Records that describe objects

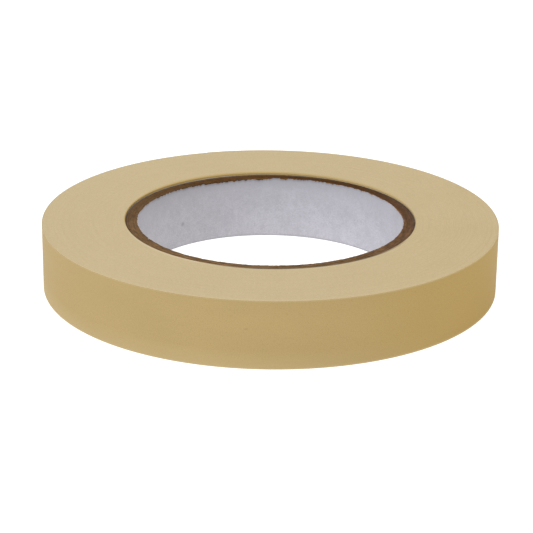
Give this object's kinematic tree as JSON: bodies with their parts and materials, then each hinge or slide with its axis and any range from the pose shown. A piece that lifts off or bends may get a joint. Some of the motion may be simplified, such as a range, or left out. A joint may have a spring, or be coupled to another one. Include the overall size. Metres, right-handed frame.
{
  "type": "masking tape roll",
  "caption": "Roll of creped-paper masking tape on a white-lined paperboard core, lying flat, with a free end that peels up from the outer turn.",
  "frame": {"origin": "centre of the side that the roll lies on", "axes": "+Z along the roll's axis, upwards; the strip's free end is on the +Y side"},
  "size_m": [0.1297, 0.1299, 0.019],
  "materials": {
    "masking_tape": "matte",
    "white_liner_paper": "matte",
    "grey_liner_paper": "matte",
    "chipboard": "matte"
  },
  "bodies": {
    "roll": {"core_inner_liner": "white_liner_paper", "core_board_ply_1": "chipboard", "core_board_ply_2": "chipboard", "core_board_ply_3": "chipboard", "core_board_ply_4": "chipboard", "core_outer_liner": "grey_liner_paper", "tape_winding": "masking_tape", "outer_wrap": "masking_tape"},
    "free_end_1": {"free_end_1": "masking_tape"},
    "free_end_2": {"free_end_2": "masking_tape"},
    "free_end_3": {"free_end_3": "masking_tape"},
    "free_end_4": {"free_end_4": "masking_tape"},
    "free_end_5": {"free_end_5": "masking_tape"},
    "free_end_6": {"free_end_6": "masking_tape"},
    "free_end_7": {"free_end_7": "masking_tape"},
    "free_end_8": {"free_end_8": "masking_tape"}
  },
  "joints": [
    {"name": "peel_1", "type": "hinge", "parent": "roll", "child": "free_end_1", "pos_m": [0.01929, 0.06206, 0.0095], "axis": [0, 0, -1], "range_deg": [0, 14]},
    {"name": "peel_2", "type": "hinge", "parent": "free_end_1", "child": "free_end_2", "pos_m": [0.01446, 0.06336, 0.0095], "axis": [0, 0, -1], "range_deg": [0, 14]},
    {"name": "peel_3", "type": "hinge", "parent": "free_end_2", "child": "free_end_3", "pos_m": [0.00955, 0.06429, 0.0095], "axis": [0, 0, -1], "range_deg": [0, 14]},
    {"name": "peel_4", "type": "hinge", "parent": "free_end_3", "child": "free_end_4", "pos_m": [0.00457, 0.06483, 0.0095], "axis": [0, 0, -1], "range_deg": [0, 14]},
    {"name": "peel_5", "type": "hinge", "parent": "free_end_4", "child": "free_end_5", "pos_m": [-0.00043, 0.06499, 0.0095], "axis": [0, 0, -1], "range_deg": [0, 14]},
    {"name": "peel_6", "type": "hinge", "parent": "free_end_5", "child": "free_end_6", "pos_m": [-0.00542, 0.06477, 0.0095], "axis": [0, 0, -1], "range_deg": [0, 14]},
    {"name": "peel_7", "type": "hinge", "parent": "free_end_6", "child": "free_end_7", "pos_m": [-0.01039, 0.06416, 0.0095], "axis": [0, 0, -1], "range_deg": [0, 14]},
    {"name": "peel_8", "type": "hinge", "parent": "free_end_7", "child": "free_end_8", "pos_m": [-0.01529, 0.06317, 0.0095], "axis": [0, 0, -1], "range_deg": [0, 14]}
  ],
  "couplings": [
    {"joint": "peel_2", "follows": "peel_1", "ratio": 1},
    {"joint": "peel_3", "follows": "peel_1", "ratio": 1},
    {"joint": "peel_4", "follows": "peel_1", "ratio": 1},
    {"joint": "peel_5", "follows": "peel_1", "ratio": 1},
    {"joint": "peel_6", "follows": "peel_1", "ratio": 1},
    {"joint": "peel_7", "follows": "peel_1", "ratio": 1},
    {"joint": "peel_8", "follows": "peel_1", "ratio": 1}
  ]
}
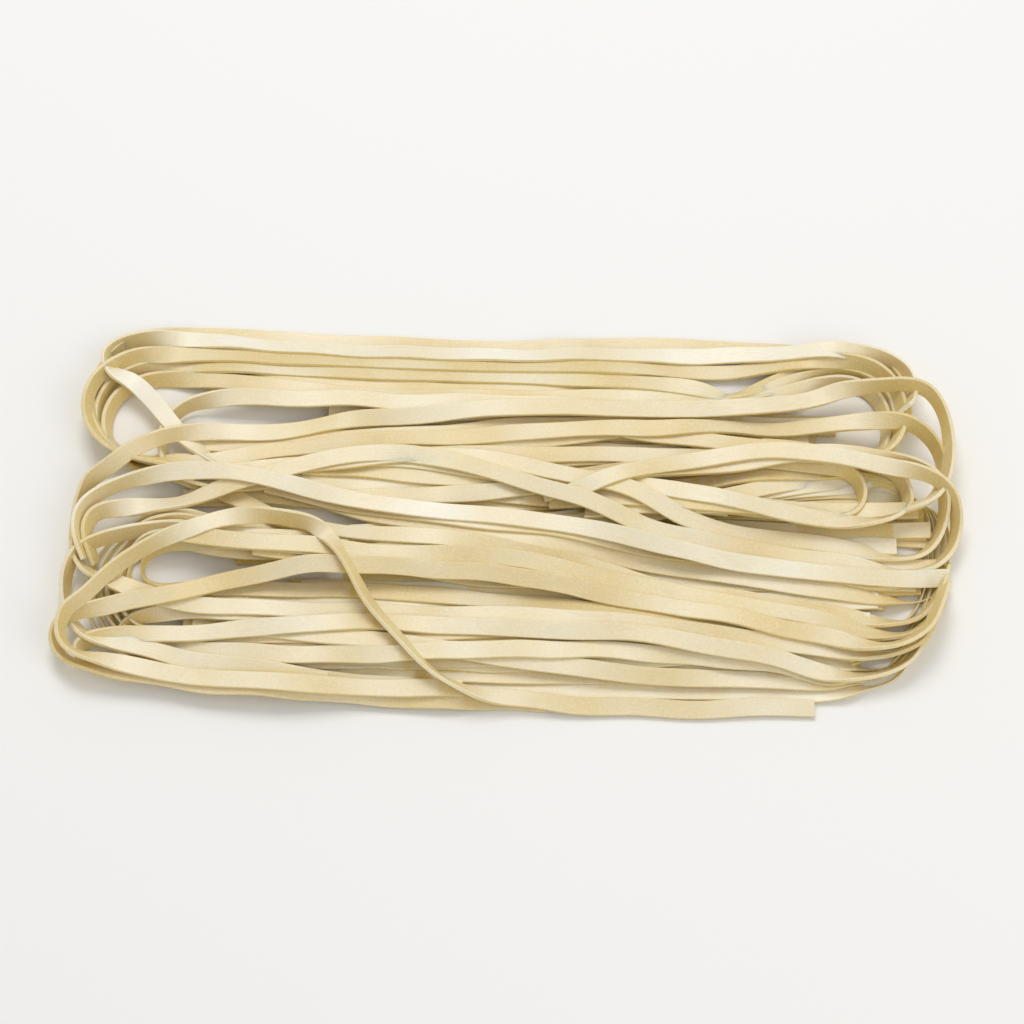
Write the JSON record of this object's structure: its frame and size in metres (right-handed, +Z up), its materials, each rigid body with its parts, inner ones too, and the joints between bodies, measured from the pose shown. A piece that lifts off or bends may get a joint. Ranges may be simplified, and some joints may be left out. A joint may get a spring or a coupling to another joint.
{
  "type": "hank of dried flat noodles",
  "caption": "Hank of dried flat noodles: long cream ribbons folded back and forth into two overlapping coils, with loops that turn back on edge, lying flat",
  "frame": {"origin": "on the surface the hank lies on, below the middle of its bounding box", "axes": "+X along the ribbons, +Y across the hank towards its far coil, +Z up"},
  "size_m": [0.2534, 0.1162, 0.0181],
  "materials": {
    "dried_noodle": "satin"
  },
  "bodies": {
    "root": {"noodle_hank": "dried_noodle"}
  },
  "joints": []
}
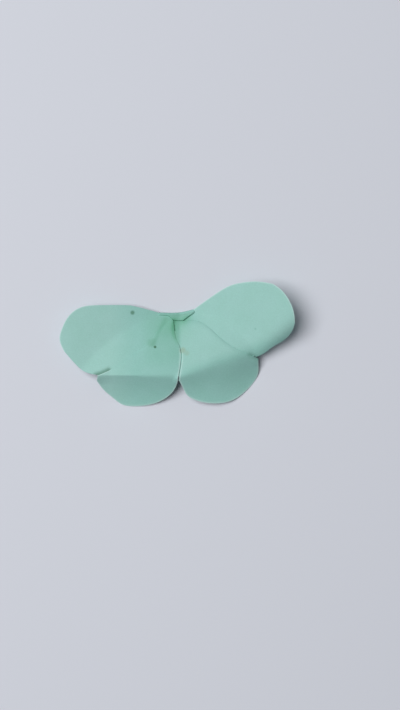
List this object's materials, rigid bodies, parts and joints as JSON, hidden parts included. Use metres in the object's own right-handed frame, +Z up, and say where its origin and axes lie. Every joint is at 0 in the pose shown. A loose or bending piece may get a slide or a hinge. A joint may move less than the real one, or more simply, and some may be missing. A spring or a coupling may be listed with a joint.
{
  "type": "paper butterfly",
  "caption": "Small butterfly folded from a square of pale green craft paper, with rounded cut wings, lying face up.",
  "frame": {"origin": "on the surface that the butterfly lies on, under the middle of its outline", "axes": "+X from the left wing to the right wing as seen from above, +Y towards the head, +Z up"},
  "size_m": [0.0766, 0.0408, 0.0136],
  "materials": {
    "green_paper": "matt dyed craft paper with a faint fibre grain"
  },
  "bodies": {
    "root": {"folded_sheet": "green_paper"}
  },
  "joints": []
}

Goal of the exercise: All of the entries must be quoted exactly; please include each one.

Written response:
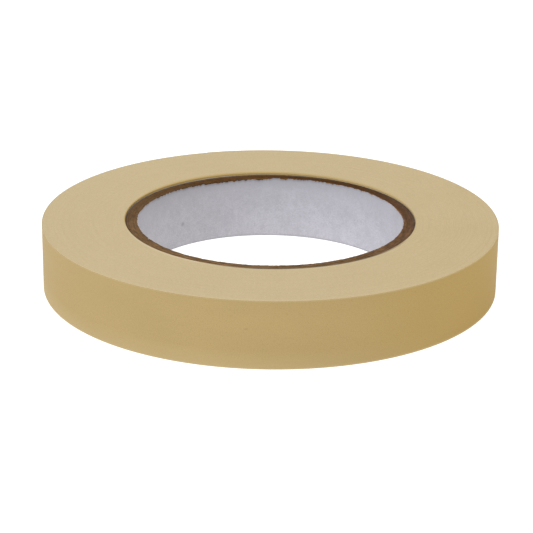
Give this object's kinematic tree as JSON: bodies with their parts and materials, then each hinge or slide with its axis and any range from the pose shown. A piece that lifts off or bends may get a joint. Some of the motion may be simplified, such as a range, or left out. A joint may have a spring, or be coupled to another one. Include the overall size. Metres, right-handed frame.
{
  "type": "masking tape roll",
  "caption": "Roll of creped-paper masking tape on a white-lined paperboard core, lying flat, with a free end that peels up from the outer turn.",
  "frame": {"origin": "centre of the side that the roll lies on", "axes": "+Z along the roll's axis, upwards; the strip's free end is on the +Y side"},
  "size_m": [0.1297, 0.1299, 0.019],
  "materials": {
    "masking_tape": "matte",
    "white_liner_paper": "matte",
    "grey_liner_paper": "matte",
    "chipboard": "matte"
  },
  "bodies": {
    "roll": {"core_inner_liner": "white_liner_paper", "core_board_ply_1": "chipboard", "core_board_ply_2": "chipboard", "core_board_ply_3": "chipboard", "core_board_ply_4": "chipboard", "core_outer_liner": "grey_liner_paper", "tape_winding": "masking_tape", "outer_wrap": "masking_tape"},
    "free_end_1": {"free_end_1": "masking_tape"},
    "free_end_2": {"free_end_2": "masking_tape"},
    "free_end_3": {"free_end_3": "masking_tape"},
    "free_end_4": {"free_end_4": "masking_tape"},
    "free_end_5": {"free_end_5": "masking_tape"},
    "free_end_6": {"free_end_6": "masking_tape"},
    "free_end_7": {"free_end_7": "masking_tape"},
    "free_end_8": {"free_end_8": "masking_tape"}
  },
  "joints": [
    {"name": "peel_1", "type": "hinge", "parent": "roll", "child": "free_end_1", "pos_m": [0.01929, 0.06206, 0.0095], "axis": [0, 0, -1], "range_deg": [0, 14]},
    {"name": "peel_2", "type": "hinge", "parent": "free_end_1", "child": "free_end_2", "pos_m": [0.01446, 0.06336, 0.0095], "axis": [0, 0, -1], "range_deg": [0, 14]},
    {"name": "peel_3", "type": "hinge", "parent": "free_end_2", "child": "free_end_3", "pos_m": [0.00955, 0.06429, 0.0095], "axis": [0, 0, -1], "range_deg": [0, 14]},
    {"name": "peel_4", "type": "hinge", "parent": "free_end_3", "child": "free_end_4", "pos_m": [0.00457, 0.06483, 0.0095], "axis": [0, 0, -1], "range_deg": [0, 14]},
    {"name": "peel_5", "type": "hinge", "parent": "free_end_4", "child": "free_end_5", "pos_m": [-0.00043, 0.06499, 0.0095], "axis": [0, 0, -1], "range_deg": [0, 14]},
    {"name": "peel_6", "type": "hinge", "parent": "free_end_5", "child": "free_end_6", "pos_m": [-0.00542, 0.06477, 0.0095], "axis": [0, 0, -1], "range_deg": [0, 14]},
    {"name": "peel_7", "type": "hinge", "parent": "free_end_6", "child": "free_end_7", "pos_m": [-0.01039, 0.06416, 0.0095], "axis": [0, 0, -1], "range_deg": [0, 14]},
    {"name": "peel_8", "type": "hinge", "parent": "free_end_7", "child": "free_end_8", "pos_m": [-0.01529, 0.06317, 0.0095], "axis": [0, 0, -1], "range_deg": [0, 14]}
  ],
  "couplings": [
    {"joint": "peel_2", "follows": "peel_1", "ratio": 1},
    {"joint": "peel_3", "follows": "peel_1", "ratio": 1},
    {"joint": "peel_4", "follows": "peel_1", "ratio": 1},
    {"joint": "peel_5", "follows": "peel_1", "ratio": 1},
    {"joint": "peel_6", "follows": "peel_1", "ratio": 1},
    {"joint": "peel_7", "follows": "peel_1", "ratio": 1},
    {"joint": "peel_8", "follows": "peel_1", "ratio": 1}
  ]
}
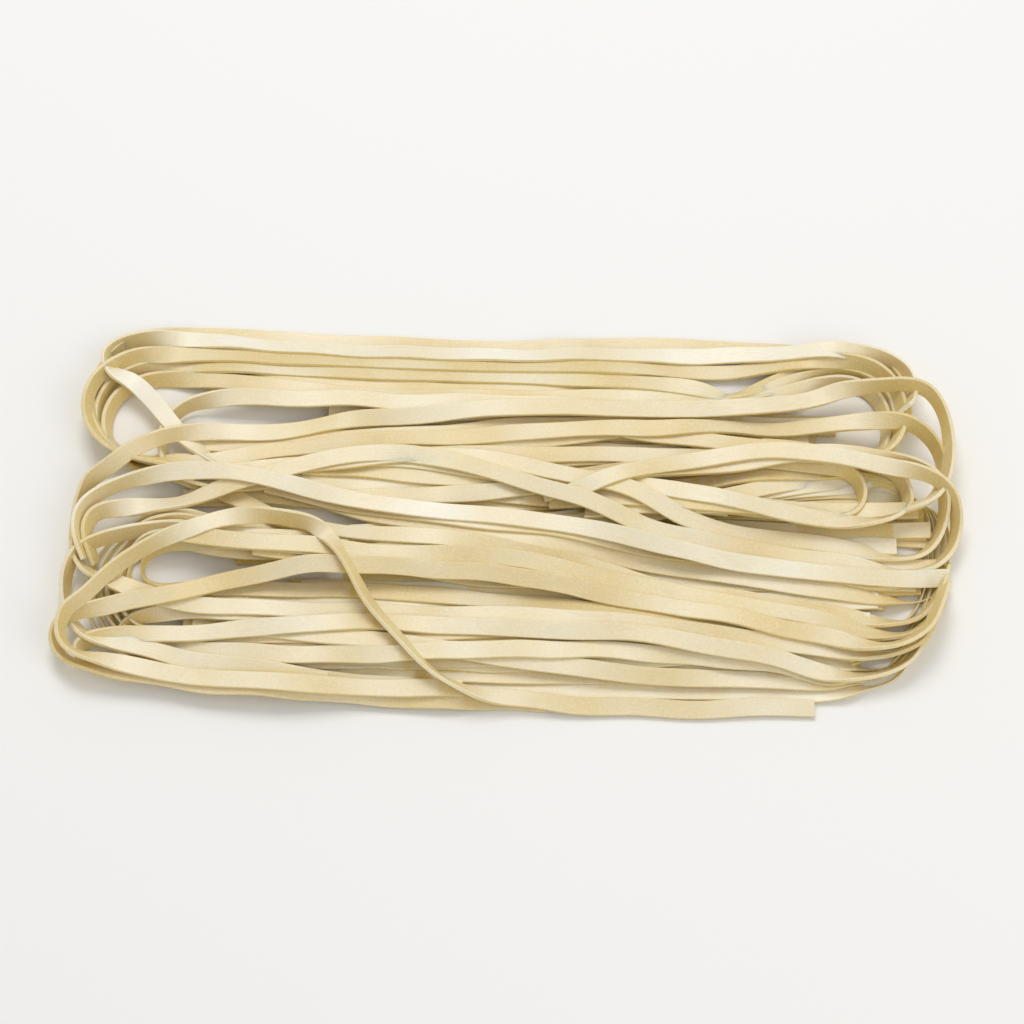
Write the JSON record of this object's structure: its frame and size in metres (right-handed, +Z up), its materials, each rigid body with its parts, inner ones too, and the joints between bodies, measured from the pose shown. A piece that lifts off or bends may get a joint. Ranges may be simplified, and some joints may be left out. A joint may get a spring or a coupling to another joint.
{
  "type": "hank of dried flat noodles",
  "caption": "Hank of dried flat noodles: long cream ribbons folded back and forth into two overlapping coils, with loops that turn back on edge, lying flat",
  "frame": {"origin": "on the surface the hank lies on, below the middle of its bounding box", "axes": "+X along the ribbons, +Y across the hank towards its far coil, +Z up"},
  "size_m": [0.2534, 0.1162, 0.0181],
  "materials": {
    "dried_noodle": "satin"
  },
  "bodies": {
    "root": {"noodle_hank": "dried_noodle"}
  },
  "joints": []
}
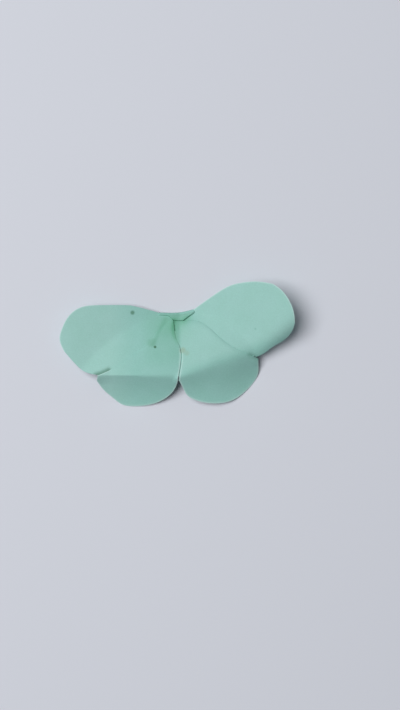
List this object's materials, rigid bodies, parts and joints as JSON, hidden parts included. Use metres in the object's own right-handed frame, +Z up, and say where its origin and axes lie. Every joint is at 0 in the pose shown. A loose or bending piece may get a slide or a hinge. A joint may move less than the real one, or more simply, and some may be missing. A spring or a coupling may be listed with a joint.
{
  "type": "paper butterfly",
  "caption": "Small butterfly folded from a square of pale green craft paper, with rounded cut wings, lying face up.",
  "frame": {"origin": "on the surface that the butterfly lies on, under the middle of its outline", "axes": "+X from the left wing to the right wing as seen from above, +Y towards the head, +Z up"},
  "size_m": [0.0766, 0.0408, 0.0136],
  "materials": {
    "green_paper": "matt dyed craft paper with a faint fibre grain"
  },
  "bodies": {
    "root": {"folded_sheet": "green_paper"}
  },
  "joints": []
}